La baignoire des Guermantes

Publié le par kate.rene

"Mais, dans les autres baignoires, presque partout, les blanches déités qui habitaient ces sombres séjours s'étaient réfugiées contre les parois obscures et restaient invisibles. Cependant, au fur et à mesure que le spectacle s'avançait, leurs formes vaguement humaines se détachaient mollement l'une après l'autre des profondeurs de la nuit qu'elles tapissaient et, s'élevant vers le jour, laissaient émerger leurs corps demi-nus et venaient s'arrêter à la limite verticale et à la surface clair-obscur où leurs brillants visages apparaissaient derrière le déferlement rieur, écumeux et léger de leurs éventails de plumes, sous leurs chevelures de pourpre emmêlées de perles que semblait avoir courbées l'ondulation du flux ; après commençaient les fauteuils d'orchestre, le séjour des mortels à jamais séparé du sombre et transparent royaume auquel ça et là servaient de frontière, dans leur surface liquide et plane, les yeux limpides et réfléchissants des déesses des eaux.

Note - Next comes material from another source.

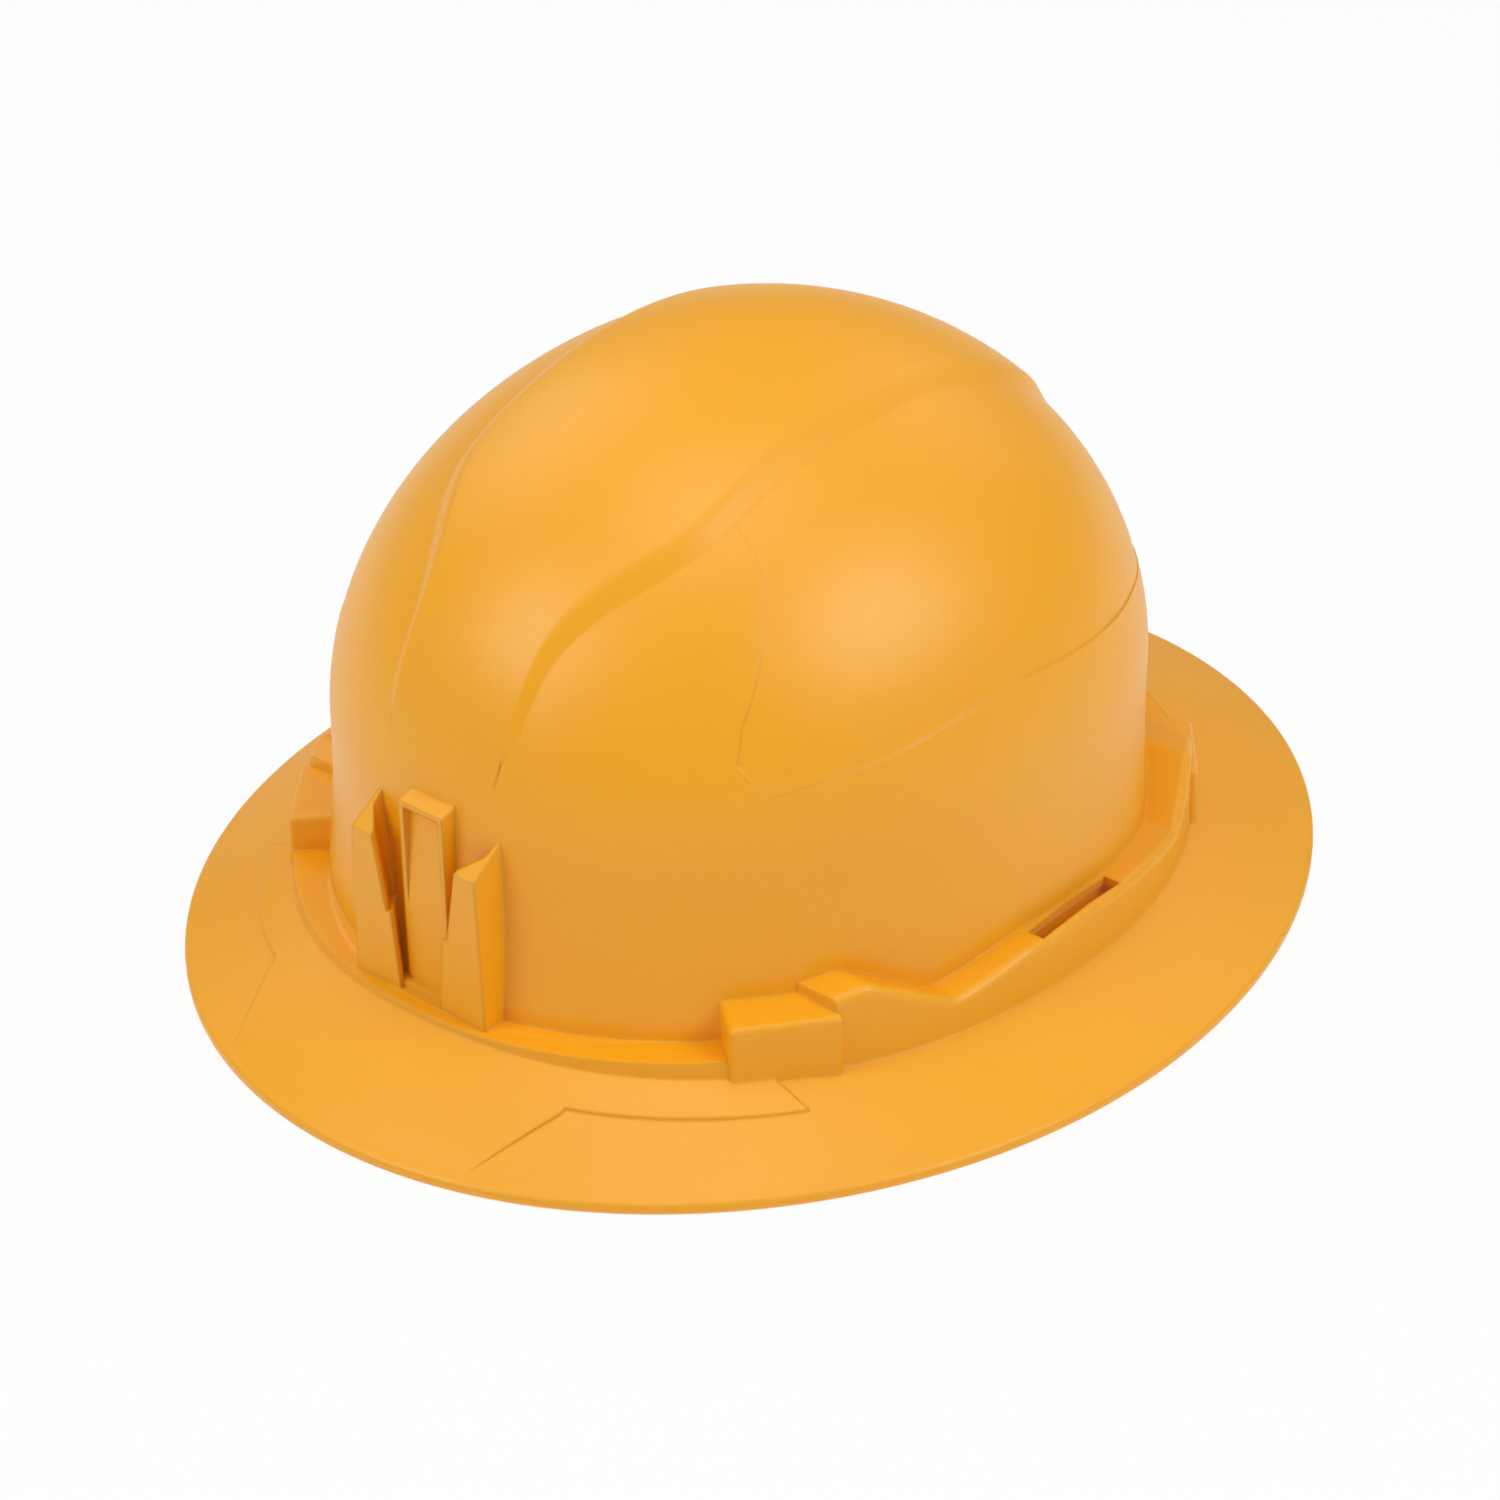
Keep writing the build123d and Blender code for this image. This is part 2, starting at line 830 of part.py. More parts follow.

Car les strapontins du rivage, les formes des monstres de l'orchestre se peignaient dans ces yeux suivant les seules lois de l'optique et selon leur angle d'incidence comme il arrive pour ces deux parties de la réalité extérieure auxquelles, sachant qu'elles ne possèdent pas, si rudimentaire soit-elle, d'âme analogue à la nôtre, nous nous jugerions insensés d'adresser un sourire ou un regard : les minéraux et les personnes avec qui nous ne sommes pas en relations. En deça, au contraire, de la limite de leur domaine, les radieuses filles de la mer se retournaient à tout moment en souriant vers des tritons barbus pendus aux anfractuosités de l'abîme, ou vers quelque demi-dieu aquatique ayant pour crâne un galet poli sur lequel le flot avait ramené une algue lisse et pour regard un disque de cristal de roche. Elles se penchaient vers eux, elles leur offraient des bonbons ; parfois le flot s'entrouvrait devant une nouvelle néréide qui, tardive, souriante et confuse, venait de s'épanouir du fond de l'ombre ; puis, l'acte fini, n'espérant plus entendre les rumeurs mélodieuses de la terre qui les avaient attirées à la surface, plongeant toutes à la fois, les divines soeurs disparaissaient dans la nuit. Mais de toutes ces retraites au seuil desquelles le souci léger d'apercevoir les oeuvres des hommes amenaient les déesses curieuses, qui ne se laissent pas approcher, la plus célèbre était le bloc de demi-obscurité connu sous le nom de baignoire de la princesse de Guermantes."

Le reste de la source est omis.